To find out which, Lenski turned to his freezer, where he had saved samples of each population every 500 generations. These allowed him to replay history from any starting point he chose, by reviving the bacteria and letting evolution "replay" again.
Would the same population evolve Cit+ again, he wondered, or would any of the 12 be equally likely to hit the jackpot?
The replays showed that even when he looked at trillions of cells, only the original population re-evolved Cit+ – and only when he started the replay from generation 20,000 or greater. Something, he concluded, must have happened around generation 20,000 that laid the groundwork for Cit+ to later evolve.
Lenski and his colleagues are now working to identify just what that earlier change was, and how it made the Cit+ mutation possible more than 10,000 generations later.
It is said that you could have a million different Earths starting out with life, each with identical environments, and you would never repeat the same evolutionary results twice. This now appears to be the case. There may be millions of other random changes happening to countless forms of life all over the world, but it's almost impossible that a starling in York, England and a starling in New York will ever come into being with the same mutation, arising separately.
But it's all for some end result, right? No, there's no final thing being worked up to, so you can ignore that progression of evolution picture from years gone by. You know: chimp, caveman, us. Unless it's for comedy purpose, of course...
...then it's funny.
Evolution is just a random switching of the chemicals that make up your DNA. Randomness in DNA does strange things, like make some lions in Africa whiter than usual (for example). White lions get ostracized from the pride, so being a pale lion isn't a good thing, unless a new Ice Age gives them the edge in camouflage. Lion DNA has no idea what it's doing, it just randomly changes and 'the good changes' stick purely because those 'good changes' mean the life-form in question is more likely to eat, grow, and reproduce. And the bad changes get you turfed out for spoiling the ambushes.
In the meantime, the experiment stands as proof that evolution does not always lead to the best possible outcome. Instead, a chance event can sometimes open evolutionary doors for one population that remain forever closed to other populations with different histories.
Lenski's experiment is also yet another poke in the eye for anti-evolutionists, notes Jerry Coyne, an evolutionary biologist at the University of Chicago. "The thing I like most is it says you can get these complex traits evolving by a combination of unlikely events," he says. "That's just what creationists say can't happen."
Thus saving me having to argue the whole '747 built in a scrap-yard' argument, because that isn't how evolution works. It works exactly as Charles Darwin said...

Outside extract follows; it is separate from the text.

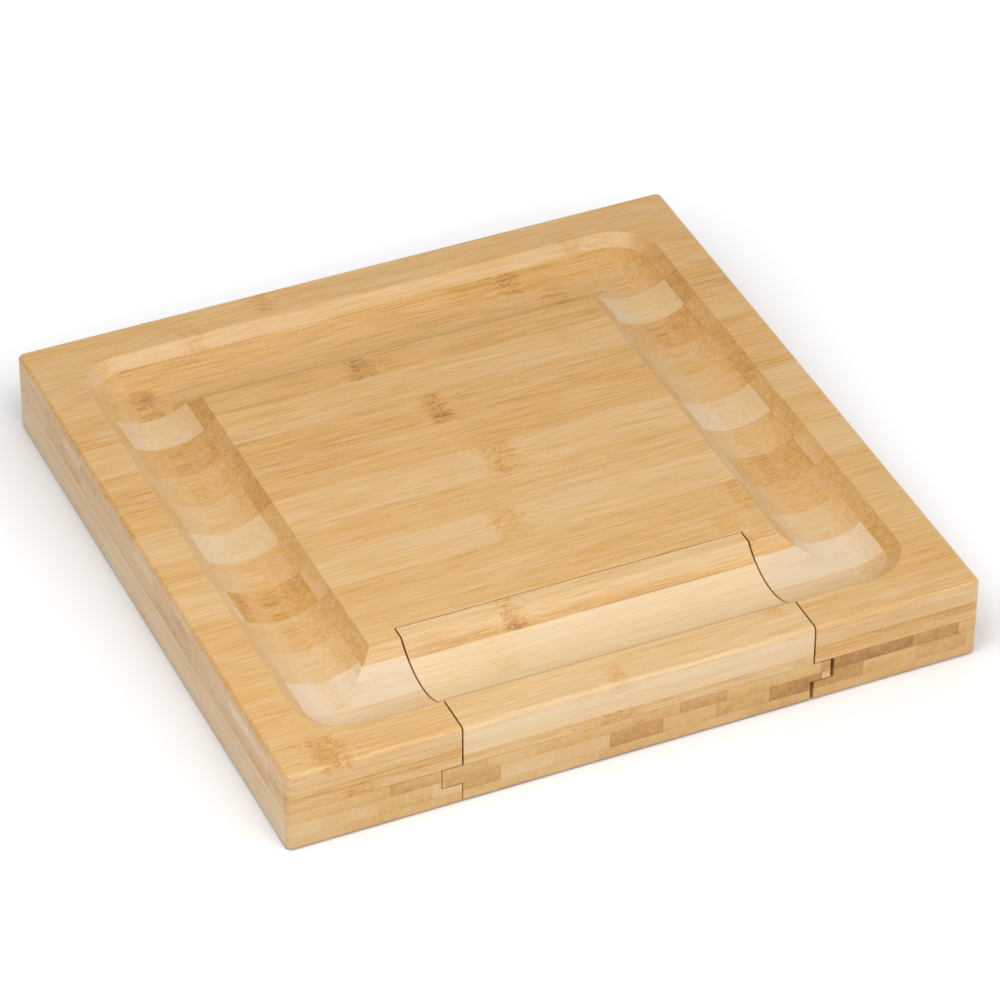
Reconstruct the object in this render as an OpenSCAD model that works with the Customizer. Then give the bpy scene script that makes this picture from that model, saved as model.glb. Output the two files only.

As many more individuals of each species are born than can possibly survive; and as, consequently, there is a frequently recurring struggle for existence, it follows that any being, if it vary however slightly in any manner profitable to itself, under the complex and sometimes varying conditions of life, will have a better chance of surviving, and thus be naturally selected. From the strong principle of inheritance, any selected variety will tend to propagate its new and modified form.